In realtà se è vero che le norme giuridiche spesso sono lacunose e lasciano dei dubbi interpretativi, dall’altra parte le pronunce dei tribunali (la cosiddetta “giurisprudenza”) aiutano a trovare il bandolo della matassa.

Sul punto è stato detto che all’autore di un’opera d’arte vanno riconosciuti i danni se il proprietario decide di disfarsene o di rovinarla per futili motivi (in modo più tecnico “per motivi non apprezzabili”). In altri termini non posso buttare via il quadro o rovinarlo, mutilarlo solo per il gusto, il piacere di farlo o per soddisfare sentimenti capricciosi o addirittura un’antipatia per l’autore. Il mio gesto non sarebbe giustificato. Tali atti si rifletterebbero sulla personalità artistica e sulla reputazione dell’autore e sarebbero pertanto vietati.

(prove d’autore di Andrea Bucci – www.bucci-art.com)
(prove d’autore di Andrea Bucci – www.bucci-art.com)

Se da un lato nella maggior parte dei casi è molto difficile che si giunga ad una condanna del proprietario per aver distrutto integralmente l’opera, diversamente, per le ipotesi di “semplice” danneggiamento, mutilazione o incuria si tende a essere meno tolleranti.

Il Tribunale di Napoli, ad esempio, in una recente sentenza (settembre 2009) ha riconosciuto che vi fosse una lesione del diritto d’autore «nel caso di degrado dell’opera in conseguenza del trascorrere del tempo» e questo perché, secondo il parere del tribunale «il degrado può causare una lesione all’integrità dell’opera dell’arte figurativa ed influenzare negativamente la percezione dell’opera presso il pubblico e, quindi, costituire una lesione alla reputazione dell’artista».
Semplificando: fate attenzione alle eventuali incrostazioni di polvere (o di nicotina in casa dei fumatori) che si possono formare sui vostri quadri, soprattutto se sono esemplari unici, perché se l’autore se ne accorge vi chiede i danni per incuria.

Se poi l’opera in questione è un’opera d’arte oggetto di dichiarazione di interesse culturale in base al Codice dei Beni culturali (art. 13 D.Lgs. 22 gennaio 2004 n. 42), dove per bene di «interesse culturale» si intende le cose immobili e mobili che siano opera di autore non più vivente e la cui esecuzione risalga a oltre cinquanta anni, oltre alla tutela offerta dall’art. 20 della legge sul diritto d’autore (per cui sono vietati la distruzione o il danneggiamento che possano essere pregiudizievoli all’onore dell’artista) sono previsti specifici poteri di intervento da parte del Ministero dei Beni culturali finalizzati alla conservazione di tali opere.

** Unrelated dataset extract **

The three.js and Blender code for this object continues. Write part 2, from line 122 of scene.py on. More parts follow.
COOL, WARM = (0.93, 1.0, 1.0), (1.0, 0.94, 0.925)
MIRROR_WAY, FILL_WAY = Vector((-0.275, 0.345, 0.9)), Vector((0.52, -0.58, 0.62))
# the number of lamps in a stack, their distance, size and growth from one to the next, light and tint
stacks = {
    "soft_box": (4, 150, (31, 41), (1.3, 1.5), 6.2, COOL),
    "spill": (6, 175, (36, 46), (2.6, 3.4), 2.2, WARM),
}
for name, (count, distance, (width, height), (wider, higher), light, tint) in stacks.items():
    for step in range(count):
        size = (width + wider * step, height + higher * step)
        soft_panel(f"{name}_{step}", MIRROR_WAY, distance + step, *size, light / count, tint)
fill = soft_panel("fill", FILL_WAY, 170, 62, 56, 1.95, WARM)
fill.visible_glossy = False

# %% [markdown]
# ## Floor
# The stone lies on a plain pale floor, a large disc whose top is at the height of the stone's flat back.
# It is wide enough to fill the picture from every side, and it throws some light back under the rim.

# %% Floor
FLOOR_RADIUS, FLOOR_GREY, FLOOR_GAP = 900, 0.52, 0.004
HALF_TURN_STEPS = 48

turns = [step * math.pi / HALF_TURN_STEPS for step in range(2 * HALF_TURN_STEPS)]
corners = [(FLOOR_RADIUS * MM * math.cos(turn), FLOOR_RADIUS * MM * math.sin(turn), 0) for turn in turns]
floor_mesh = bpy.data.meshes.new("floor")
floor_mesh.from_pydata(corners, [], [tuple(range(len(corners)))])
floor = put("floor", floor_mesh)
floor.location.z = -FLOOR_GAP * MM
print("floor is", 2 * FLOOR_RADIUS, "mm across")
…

Il Ministero ad esempio «può imporre al proprietario, possessore o detentore a qualsiasi titolo gli interventi necessari per assicurare la conservazione dei beni culturali ovvero provvedervi direttamente» (art. 32 Codice dei Beni culturali).

Quindi se avete comperato un quadro di De Chirico la muffa sulla tela non potete proprio fargliela fare.

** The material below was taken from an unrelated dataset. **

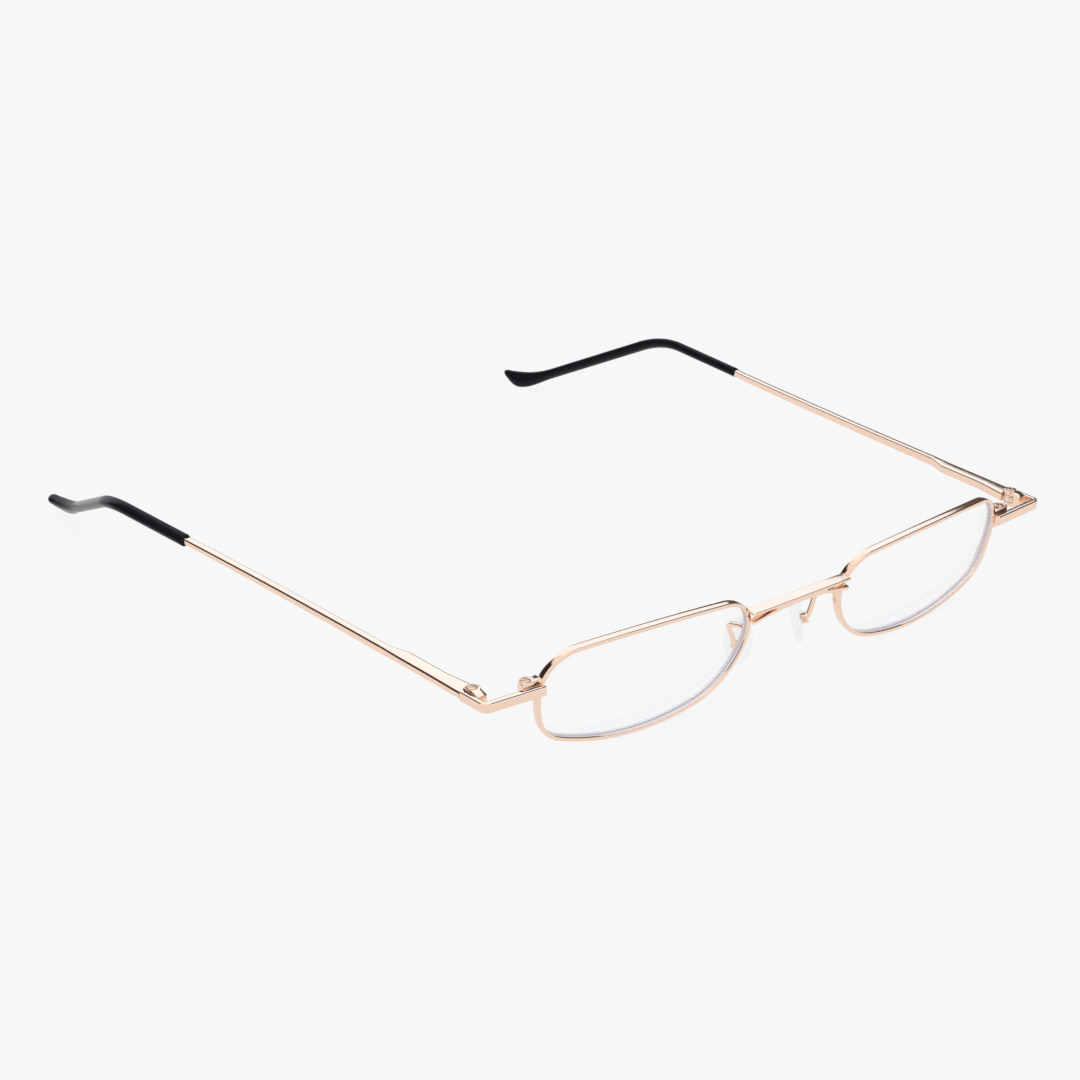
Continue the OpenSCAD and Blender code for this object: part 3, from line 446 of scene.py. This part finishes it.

*Cecilia Trevisi è avvocato del foro di Milano esperta in proprietà intellettuale


 

Tre casi concreti
Il tribunale di Napoli nella sentenza del 9 ottobre del 2002 ha deciso che lo spostamento di un’opera d’arte ad opera del suo committente dal luogo in cui era stata collocata dall’artista (come previsto dal contratto) può dar luogo a lesione del diritto morale dell’autore, a norma dell art. 20 L. del diritto di autore, se dallo spostamento può derivare pregiudizio al decoro o alla reputazione dell’autore.

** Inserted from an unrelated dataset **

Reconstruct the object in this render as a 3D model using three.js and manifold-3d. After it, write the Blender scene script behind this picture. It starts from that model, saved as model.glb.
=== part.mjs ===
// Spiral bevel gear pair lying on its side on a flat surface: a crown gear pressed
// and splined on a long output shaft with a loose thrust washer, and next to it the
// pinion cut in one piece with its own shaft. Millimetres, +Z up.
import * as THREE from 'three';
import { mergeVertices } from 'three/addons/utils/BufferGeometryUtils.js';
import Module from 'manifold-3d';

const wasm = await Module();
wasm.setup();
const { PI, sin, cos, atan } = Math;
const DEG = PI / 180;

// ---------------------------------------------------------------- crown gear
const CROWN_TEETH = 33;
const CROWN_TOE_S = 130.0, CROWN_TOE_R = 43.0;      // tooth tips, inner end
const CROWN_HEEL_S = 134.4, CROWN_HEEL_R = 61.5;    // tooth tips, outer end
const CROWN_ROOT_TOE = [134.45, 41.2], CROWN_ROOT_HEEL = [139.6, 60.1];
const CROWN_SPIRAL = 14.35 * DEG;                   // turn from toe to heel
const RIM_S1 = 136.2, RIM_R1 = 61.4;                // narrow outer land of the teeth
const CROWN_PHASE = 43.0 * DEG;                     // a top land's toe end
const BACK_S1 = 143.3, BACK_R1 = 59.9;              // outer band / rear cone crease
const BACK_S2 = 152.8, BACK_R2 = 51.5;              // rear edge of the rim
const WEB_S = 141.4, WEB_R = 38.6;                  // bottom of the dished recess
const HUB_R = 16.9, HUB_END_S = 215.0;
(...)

Il tribunale di Milano nell’ordinanza del 20 gennaio 2005 ha deciso che la violazione del diritto morale d’autore possa configurarsi anche nel caso di degrado dell’opera d’arte figurativa (quadro), in conseguenza del trascorrere del tempo. Tale violazione invece non sussiste se il proprietario dell’opera abbia assunto spontaneamente iniziative ai fini dell’individuazione delle modalità di restauro accordandosi con la soprintendenza per i Beni artistici ed abbia realizzato il restauro concordato con tale ufficio.

Il tribunale di Bologna nel 1995 non ha condannato il proprietario di un quadro ritenuto causa di influenze nefaste, a cui il proprietario aveva dato fuoco perché non erano stati dimostrati i futili motivi, pur riconoscendo valido il principio per cui un’opera non poteva essere danneggiata o distrutta semplicemente per capriccio.